> _Given entries_:
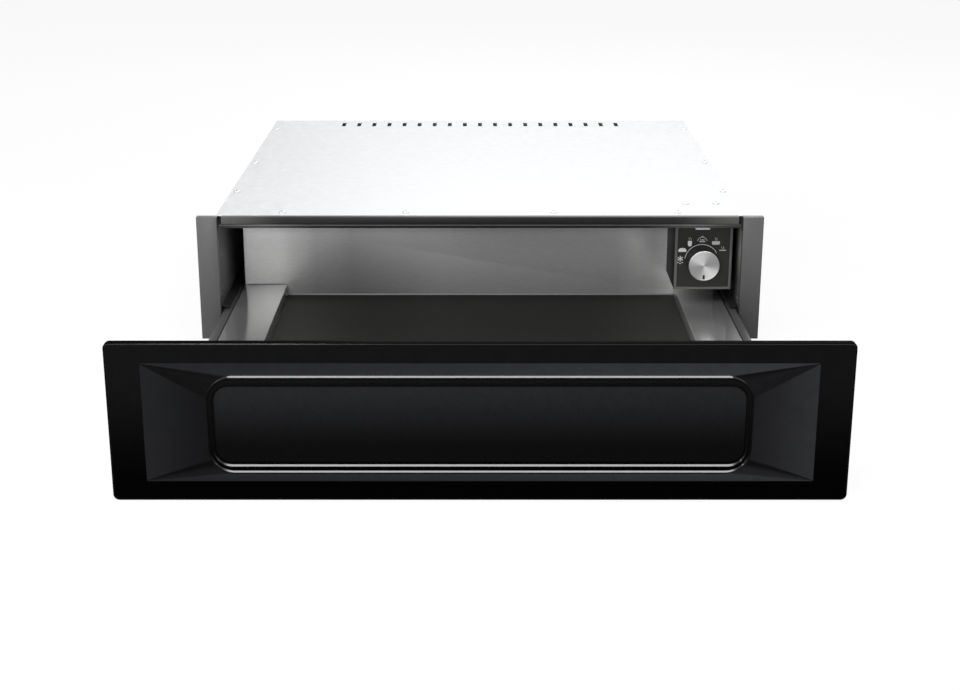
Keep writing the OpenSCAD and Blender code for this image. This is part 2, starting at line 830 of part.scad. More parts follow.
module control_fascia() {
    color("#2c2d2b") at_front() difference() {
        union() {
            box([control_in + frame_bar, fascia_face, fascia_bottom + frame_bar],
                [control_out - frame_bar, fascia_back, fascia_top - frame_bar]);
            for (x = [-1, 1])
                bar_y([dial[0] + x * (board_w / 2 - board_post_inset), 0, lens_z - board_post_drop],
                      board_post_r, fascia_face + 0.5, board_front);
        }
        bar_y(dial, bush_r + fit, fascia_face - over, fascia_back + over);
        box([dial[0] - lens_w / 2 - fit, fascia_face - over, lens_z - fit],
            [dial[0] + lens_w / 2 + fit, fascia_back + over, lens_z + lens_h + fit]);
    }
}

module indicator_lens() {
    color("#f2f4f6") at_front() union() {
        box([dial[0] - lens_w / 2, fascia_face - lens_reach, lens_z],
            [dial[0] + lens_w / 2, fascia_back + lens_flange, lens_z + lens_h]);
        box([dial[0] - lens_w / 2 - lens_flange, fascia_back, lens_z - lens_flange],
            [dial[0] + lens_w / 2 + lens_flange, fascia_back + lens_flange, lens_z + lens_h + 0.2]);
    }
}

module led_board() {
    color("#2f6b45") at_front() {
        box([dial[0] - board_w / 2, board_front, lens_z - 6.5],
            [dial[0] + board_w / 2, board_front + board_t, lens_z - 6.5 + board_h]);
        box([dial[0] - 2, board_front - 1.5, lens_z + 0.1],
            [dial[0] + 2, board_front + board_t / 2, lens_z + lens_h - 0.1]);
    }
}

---

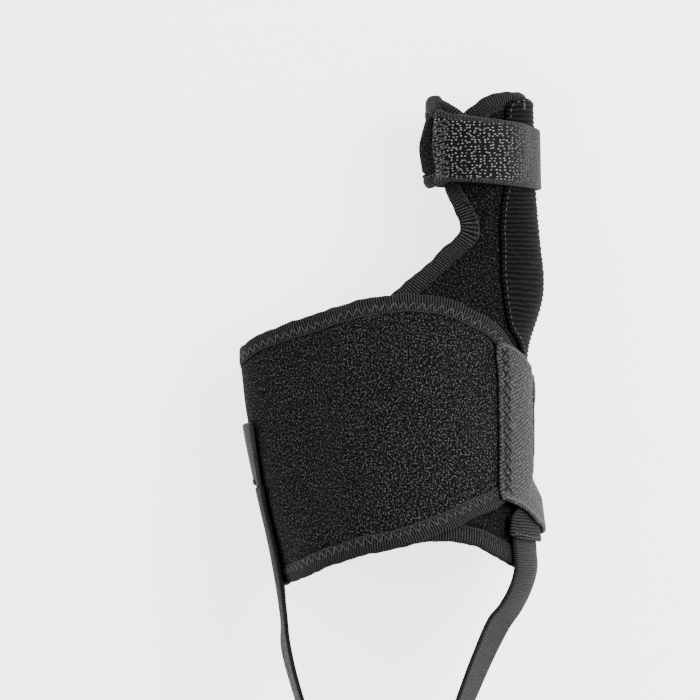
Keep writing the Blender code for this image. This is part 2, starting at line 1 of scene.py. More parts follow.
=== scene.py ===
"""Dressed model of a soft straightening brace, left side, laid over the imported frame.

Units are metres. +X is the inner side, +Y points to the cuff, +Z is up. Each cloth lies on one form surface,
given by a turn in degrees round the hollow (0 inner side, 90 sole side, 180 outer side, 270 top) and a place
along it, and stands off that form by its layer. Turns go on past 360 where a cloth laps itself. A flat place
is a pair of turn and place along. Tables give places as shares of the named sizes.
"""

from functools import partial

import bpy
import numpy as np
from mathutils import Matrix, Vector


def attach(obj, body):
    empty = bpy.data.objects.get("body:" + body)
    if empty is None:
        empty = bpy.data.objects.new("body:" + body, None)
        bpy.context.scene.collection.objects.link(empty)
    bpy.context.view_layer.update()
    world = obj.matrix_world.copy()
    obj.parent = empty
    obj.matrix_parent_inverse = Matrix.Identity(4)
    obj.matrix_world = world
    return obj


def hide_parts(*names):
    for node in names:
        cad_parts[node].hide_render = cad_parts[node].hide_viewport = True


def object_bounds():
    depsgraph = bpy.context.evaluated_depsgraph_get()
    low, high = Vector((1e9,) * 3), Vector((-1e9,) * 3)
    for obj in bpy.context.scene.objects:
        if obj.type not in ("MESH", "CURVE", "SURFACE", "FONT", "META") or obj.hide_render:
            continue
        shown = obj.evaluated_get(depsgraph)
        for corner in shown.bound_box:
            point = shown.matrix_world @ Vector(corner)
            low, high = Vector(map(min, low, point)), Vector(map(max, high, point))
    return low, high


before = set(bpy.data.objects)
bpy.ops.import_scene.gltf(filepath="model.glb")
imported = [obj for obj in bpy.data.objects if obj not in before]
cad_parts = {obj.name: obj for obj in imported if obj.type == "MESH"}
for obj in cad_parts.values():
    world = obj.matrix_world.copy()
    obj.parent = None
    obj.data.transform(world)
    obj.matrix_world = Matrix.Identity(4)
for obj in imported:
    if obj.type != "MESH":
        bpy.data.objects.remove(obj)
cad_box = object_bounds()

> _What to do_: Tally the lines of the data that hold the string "starting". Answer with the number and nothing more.

> _Solution to this task_: 2